Asıl görülmesi gereken, aslında bir çocuğun bile görebileceği netlikte ortada duruyor. O da sahiplik yapısı. Medya alanında medya dışı sermaye böyle yer aldıkça bugün CNN Türk, yarın başkası olacak. CNN Türk, NTV’nin bıraktığı boşluktan yükselmişti, onun bıraktığı boşluğu belki bir süre başka bir kanal doldurur ama bu ortamda onun da gideceği yer farklı olmaz. Daha tehlikeli olan, birilerinin bugünkü CNN Türk gibi göstere göstere yandaşlık yapmayacak akılla hareket etmesidir. Bence Doğan Grubu zamanındaki CNN Türk buna çok yakındı. Ancak kritik zamanlarda güven vermediği için bu yetmedi. Asıl açmaz bu. O yüzden CHP’nin ya da muhalefetin böyle geçici çözümler yerine medya alanının sınırlarını çizecek bir politika yürütmesi gerekiyor. O sınır da hiç kuşkusuz medyanın sahiplik yapısıyla ilgili olmalı.

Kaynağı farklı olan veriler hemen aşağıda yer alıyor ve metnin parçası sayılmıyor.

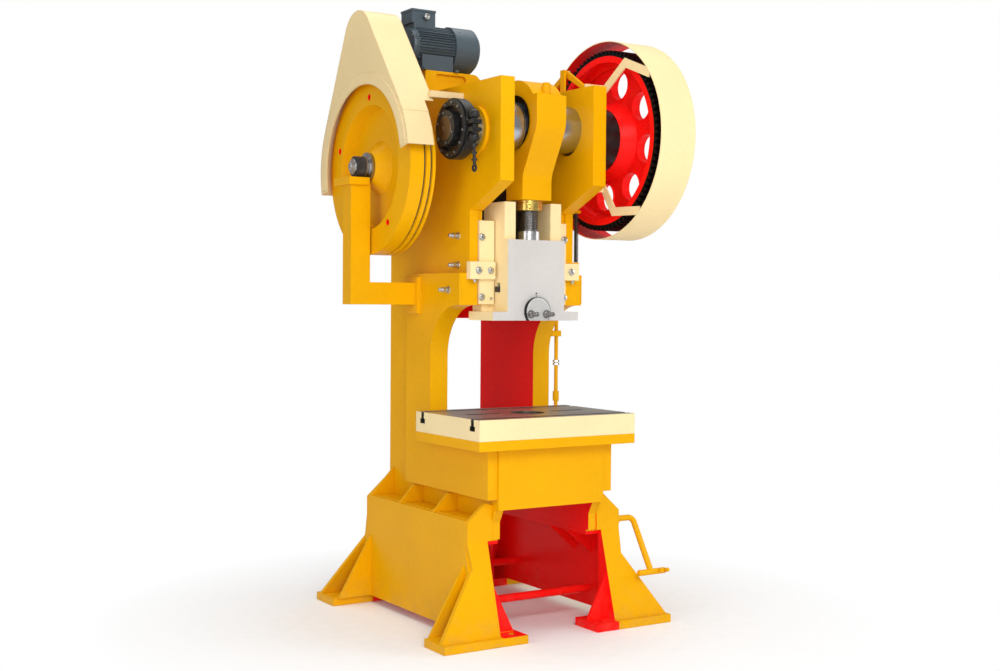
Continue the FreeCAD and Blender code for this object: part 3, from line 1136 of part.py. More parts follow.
formed(pedal(), "pedal_lever")
rod_foot = lever_top + S.part_gap
rod_top = S.latch_rear_z - S.latch_toe / 2 - S.part_gap
ring_start = S.side_x
finish_piece(tube_bar(ring_start, S.bearing_long, (0, S.pedal_y, S.pedal_z), S.pedal_rad + S.run_gap,
                      S.pedal_rad + S.bearing_wall), "pedal_bearing")
spring_arm = block(S.spring_x - S.spring_arm_half, S.spring_y - S.spring_arm_half, S.spring_top, S.pull_x,
                   S.pull_y, S.spring_top + S.spring_arm_tall)
sleeve = S.pull_rad + S.sleeve_past
finish_piece(fused([round_bar((S.pull_x, S.pull_y, rod_foot), "Z", S.pull_rad, rod_top - rod_foot),
                    round_bar((S.pull_x, S.pull_y, rod_foot), "Z", sleeve, S.clevis_tall),
                    round_bar((S.pull_x, S.pull_y, S.sleeve_low), "Z", sleeve, S.clevis_tall),
                    spring_arm]), "pull_rod")
coil = round_bar((S.spring_x, S.spring_y, S.spring_low), "Z", S.coil_rad, S.spring_top - S.spring_low)
finish_piece(coil, "return_spring")
lug = block(plate_out, S.spring_y - S.lug_half, S.spring_low - S.spring_arm_tall, S.spring_x + S.pin_out,
            S.spring_y + S.lug_half, S.spring_low)
guide_hole = round_bar((S.pull_x, S.pull_y, S.rod_guide_z), "Z", S.pull_rad + S.part_gap, S.rod_guide_tall)
guide_block = block(doubler_out, S.pull_y - S.guide_half, S.rod_guide_z, S.pull_x + S.guide_past,
                    S.pull_y + S.guide_half, S.rod_guide_z + S.rod_guide_tall)
linkage_brackets = [lug, less(guide_block, [guide_hole])]


def latch_lever():
    """Pointed lever over the clutch sleeve, on a pin beside the cheek's top."""
    y, z = pair(S.latch_y, S.latch_z)
    toe_y, toe_z = pair(S.pull_y - S.toe_deep / 2, S.latch_rear_z - S.latch_toe / 2)
    rear, rear_z = pair(S.pull_y + S.toe_deep / 2, S.latch_rear_z)
    tip, tip_z = pair(S.latch_tip_y, S.latch_tip_z)
    half, tail, left, wide = num(S.latch_half), num(S.tail_half), num(S.latch_x), num(S.latch_wide)
    points = [(rear, rear_z - tail), (rear, rear_z + tail), (y, z + half), (tip, tip_z),
              (tip + num(S.nose_in), tip_z - num(S.nose_drop)), (y, z - half)]
    bar = prism("YZ", points, left, wide)
    toe = Part.makeBox(num(S.pull_x + S.latch_toe - S.latch_x), num(S.toe_deep), num(S.latch_toe),
                       V(left, toe_y, toe_z))
    hole = Part.makeCylinder(num(S.bolt_rad + S.run_gap), 3 * wide, V(left - wide, y, z), V(1, 0, 0))
    return bar.fuse(toe).removeSplitter().cut(hole)


formed(latch_lever(), "latch_lever")
latch_plate = block(plate_out, S.latch_y - S.latch_half, S.head_top - S.latch_plate_drop,
                    plate_out + S.latch_plate_thick, S.latch_y + S.latch_half, S.latch_z + S.latch_half)
pin_end = S.latch_x + S.latch_wide + S.pin_out
pin = round_bar((plate_out, S.latch_y, S.latch_z), "X", S.bolt_rad, pin_end - plate_out)
linkage_brackets.append(fused([latch_plate, pin]))
finish_piece(group(linkage_brackets, "linkage_brackets"), "linkage_brackets")


# ---- check every object and write each piece ----------------------------------------------------

DOC.recompute()
for thing in DOC.Objects:
    if "Invalid" in thing.State or "Error" in thing.State:
        raise RuntimeError(f"{thing.Name} ({thing.Label}) did not build: {thing.State}")
os.makedirs("parts", exist_ok=True)
for piece in PIECES:
    shape = piece.Shape
    if shape.isNull() or not shape.isValid() or shape.Volume <= 0:
        raise RuntimeError(f"{piece.Label} has no valid solid")
    shape.exportStep(f"parts/{piece.Label}.step")
print(len(PIECES), "pieces")
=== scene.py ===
import bmesh
import bpy
import math
from mathutils import Matrix, Vector


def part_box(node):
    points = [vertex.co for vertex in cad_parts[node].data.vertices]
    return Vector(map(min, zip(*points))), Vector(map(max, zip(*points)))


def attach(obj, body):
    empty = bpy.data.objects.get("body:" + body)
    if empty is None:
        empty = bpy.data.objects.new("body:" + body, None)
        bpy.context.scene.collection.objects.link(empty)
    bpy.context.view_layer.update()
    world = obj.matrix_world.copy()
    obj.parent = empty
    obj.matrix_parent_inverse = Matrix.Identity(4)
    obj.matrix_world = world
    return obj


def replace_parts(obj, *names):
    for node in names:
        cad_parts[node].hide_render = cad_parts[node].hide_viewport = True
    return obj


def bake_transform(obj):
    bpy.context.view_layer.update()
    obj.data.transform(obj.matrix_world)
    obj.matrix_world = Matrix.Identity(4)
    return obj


# Looks for the stamping press: paint, steel and the small parts that the solids leave plain.
# Metres, in the part's own frame: +X to the viewer's right, +Y to the back, +Z up.

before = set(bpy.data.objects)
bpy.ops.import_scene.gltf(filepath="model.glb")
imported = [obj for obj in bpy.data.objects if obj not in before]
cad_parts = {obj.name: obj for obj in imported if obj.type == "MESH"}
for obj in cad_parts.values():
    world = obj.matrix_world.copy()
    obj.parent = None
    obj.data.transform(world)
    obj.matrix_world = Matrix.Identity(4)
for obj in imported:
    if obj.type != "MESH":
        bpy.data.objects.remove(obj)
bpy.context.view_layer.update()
MM = 0.001
FULL = 2 * math.pi
AXES = {"X": Vector((1, 0, 0)), "Y": Vector((0, 1, 0)), "Z": Vector((0, 0, 1))}


def low(node):
    return Vector(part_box(node)[0])


def high(node):
    return Vector(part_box(node)[1])


def middle(node):
    start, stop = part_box(node)
    return (Vector(start) + Vector(stop)) / 2


CRANK = middle("crank_bushes")
LAY = middle("layshaft_bushes")
MOTOR = middle("motor_pulley")
BOLSTER_TOP = high("bolster_plate").z
PLATE_IN = high("back_plates").x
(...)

“Bu medya dışı sermaye kötü, o medya dışı sermaye iyi” çizgisinden yürüyecek bir boykot ancak yeni boykotlar doğurur. Dahası iktidar değişse de medya alanında hiçbir şeyin değişmeyeceği bir zemin yaratır. “Bir haber kuruluşundan söz edilecekse onun sahibi habercilikten başka iş yapamaz.” çizilecek sınır budur. Bu sınır, çoğu eski medya düzeninde iyi yerlerde yer almış bugünün bazı sıkı muhaliflerinin de işine gelmiyor. Çünkü eski holdinglerde yaşadıkları pırıltılı günleri özleyenler var, bu iş büyük sermayesiz olmaz diye düşünüyorlar. Onlar ne düşünürse düşünsün, dijital medyanın doğurduğu fırsatlar bu mesleği ve kitleleri oraya götürüyor. O yüzden boykot isabetli de olsa eksik. Asıl boykot edilmesi gereken, medya alanında medya dışı sermayenin varlığı. Gazetemizin başlattığı #BirGünBenim dijital abonelik kampanyası bu nedenle önemli bir deneyim. “Dijital dünyada bir mecra, sadece okurundan / izleyicisinden alacağı küçük bir destekle nasıl ayakta kalır?” sorusunun cevabını birlikte alacağız.